Por aquello de mi inconsciencia y por el subidón que me dio el aire acondicionado a 16 grados, se me ocurrió meter a la pelirroja en la cocina y hacer un flan para poder rebozar los azulejos de clara de huevo y que el pelirrojo se llevara un chicatazo de caramelo en las pestañas que a punto estuvo de perder el iris y que me lo tuvo con el ojo pipa toda la tarde, aunque eso no le hizo perder interés por la harina y su poder blanqueador de paredes.

Por si aquello fuera poco seguimos con las galletas manoseadas de Nutella, siguiendo una cutrereceta de internet y con el toque maestro de la pelirroja que aseguraba que dos millones de estrellitas de azúcar eran indispensables para el buen resultado del galleteo, que quedó duro como una piedra, semicarbonizado y con pinta de heces de algún animal salvaje y nos dejó exhaustas y fracasadas. Pero por supuesto inaccesibles al desaliento porque ahora tocaba partida de cartas con reglas inventadas y variables en función de las necesidades de la fullera de la primogénita, mientras el hermanísimo lloraba porque no le dejamos comerse el siete de espadas y se vengó tirando media docena de galletas-pedrusco por la ventana para acabar de descalabrar a alguien.

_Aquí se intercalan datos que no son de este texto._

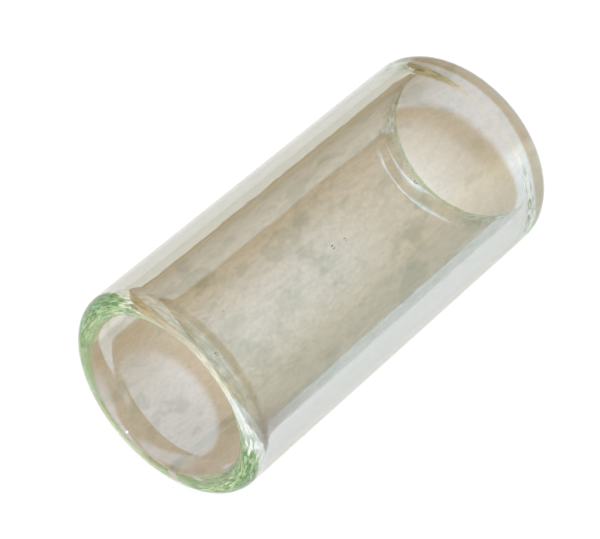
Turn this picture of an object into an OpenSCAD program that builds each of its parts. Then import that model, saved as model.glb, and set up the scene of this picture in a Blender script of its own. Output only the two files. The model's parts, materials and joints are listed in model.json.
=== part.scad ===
// Guitar slide: one length of clear glass tube, open at both ends.
// The tube lies along X with its centre at the origin, +Z up.
// Both rims are melted smooth: the wall thickens inwards to a bead and ends in a rounded nose.

/* [Tube] */
// Outer diameter of the barrel
outer_d = 29; // [28:0.5:32]
// Inner diameter of the barrel between the two beads
bore_d = 23.2; // [23:0.1:24.6]
// Overall length from rim to rim
tube_l = 60; // [45:1:75]

/* [Rims] */
// Inner diameter at the crest of each bead, the size a finger has to pass
opening_d = 22.5; // [21:0.1:22.8]
// Radius of the two shoulders that lead to the nose of a rim
shoulder_r = 3.6; // [3:0.1:5]
// Radius of the nose itself
nose_r = 1; // [0.6:0.1:1.2]
// Length of straight wall at the crest of a bead
crest_l = 1.5; // [0.5:0.1:3]
// Length over which the bead falls back to the bore
fall_l = 2.5; // [2:0.1:5]

/* [Preview] */
// Facets of the round surfaces in the preview
facets = 128; // [48:16:256]

/* [Hidden] */

outer_r = outer_d / 2;
bore_r = bore_d / 2;
opening_r = opening_d / 2;
half_rim_t = (outer_r - opening_r) / 2;

// The nose arc touches both shoulder arcs from inside.
shoulder_offset = shoulder_r - half_rim_t;
nose_rise = sqrt(pow(shoulder_r - nose_r, 2) - pow(shoulder_offset, 2));
touch_rise = nose_rise * shoulder_r / (shoulder_r - nose_r);
rim_h = nose_rise + nose_r;

// The fall is two equal arcs that meet halfway, one convex and one concave.
bead_h = bore_r - opening_r;
fall_r = (pow(fall_l, 2) + pow(bead_h, 2)) / (4 * bead_h);

straight_l = tube_l - 2 * rim_h;
crest_end = straight_l / 2 - crest_l;
fall_middle = crest_end - fall_l / 2;
bore_end = crest_end - fall_l;

// The sections below have the radius from the axis to the right and the tube's length upwards.
module nose_section() {
    intersection() {
        translate([outer_r - shoulder_r, 0])
            circle(r = shoulder_r, $fn = facets);
        translate([opening_r + shoulder_r, 0])
            circle(r = shoulder_r, $fn = facets);
        translate([opening_r, 0])
            square([2 * half_rim_t, touch_rise]);
    }
    translate([opening_r + half_rim_t, nose_rise])
        circle(r = nose_r, $fn = facets);
}

// The hollow that one bead's fall and half the bore take out of the wall.
module half_bore_section() {
    square([bore_r, bore_end]);
    translate([bore_r - fall_r, bore_end])
        circle(r = fall_r, $fn = facets);
    difference() {
        translate([0, fall_middle])
            square([opening_r + bead_h / 2, fall_l / 2]);
        translate([opening_r + fall_r, crest_end])
            circle(r = fall_r, $fn = facets);
    }
}

module half_wall_section() {
    difference() {
        translate([opening_r, 0])
            square([2 * half_rim_t, straight_l / 2]);
        half_bore_section();
    }
    translate([0, straight_l / 2])
        nose_section();
}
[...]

Tres partidas de yoquéséqué soporíferas e infernales después, con la Patrulla Canina pegando voces en la tele y la muerte por agotamiento acechándome por el cogote, me tocó ver dos pases de baile y hacer diez minutos de zumba con un vídeo colombiano que la niña se había bajado en la tablet, y ya cuando estaba a punto de alcanzar la muerte súbita, me planté y decidí que no había más ocio ifantil. Que ya está bien de abusar de una, hombre ya. Cogí mi revista recién comprada y me senté.

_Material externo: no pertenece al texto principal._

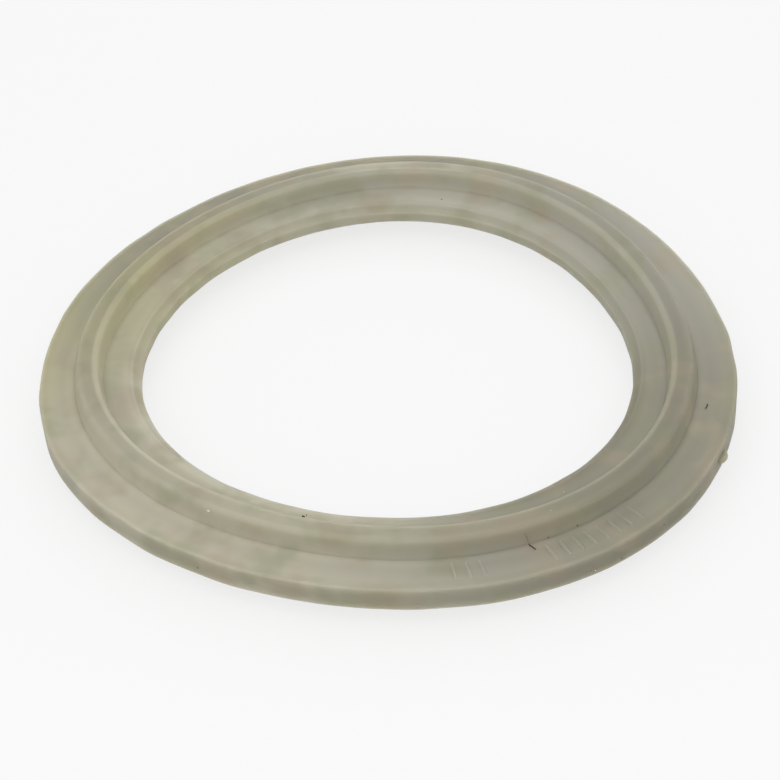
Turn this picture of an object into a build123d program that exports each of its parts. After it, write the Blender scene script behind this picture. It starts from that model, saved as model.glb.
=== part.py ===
# Clamp gasket: one moulded silicone ring with the same sealing bead on both faces.
# The ring's axis is Z, and the origin is the centre of its bore at mid-thickness.

import os
from build123d import *

# Ring, from the bore outwards: 50.5 across the rim and 42.8 across the bead's middle
bore_diameter = 35.6
inner_land_width = 2.55  # flat ring from the bore to the bead's foot
bead_width = 2.1  # at its feet
outer_land_width = 2.8  # flat ring from the bead's foot to the rim
web_thickness = 1.75
rim_edge_radius = 0.12
bore_chamfer_width = 0.6  # across the face
bore_chamfer_depth = 0.48  # down the bore's wall

# Bead: steep flanks and a broad rounded top
bead_height = 1.5  # above the web, on either face
bead_flank_angle = 78  # degrees
bead_top_radius = 0.45

# Stub of moulding flash on the rim, at the parting plane
flash_angle = -31.6  # degrees from +X
flash_width = 1.2
flash_reach = 0.4  # past the rim
flash_thickness = 0.5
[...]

Sobra decir que esa ilusión duró el tiempo que tardó el dúo calavera en tirárseme encima para leer conmigo las últimas noticias de la jet, dando patadas a diestro y siniestro, haciéndose un hueco sobre mis caderas y dejándome al borde de la paraplejia. Así que claudiqué, lancé la revista y me enfarruqué. Dos minutos después nos disfrazamos, nos pintamos como puertas y nos grabamos haciendo el majara y cantando por Raphael, preparamos una tarta de galletas y chocolate, hicimos un puzzle incompleto de Frozen y jugamos una partida del parchís gigante infernal hasta que el hermanísimo amenazó con tragarse el dado si no le dejábamos jugar o pisotear las fichas mientras la pelirroja lloraba como si le estuvirean estirpando un riñón.

Al día siguiente vi que la prensa hablaba de los muertos por la ola de calor pero no decía nada de cuántas madres encerradas con hijos habían perdido la cabeza y las ganas de vivir.

Definitivamente, el periodismo ya no es lo que era.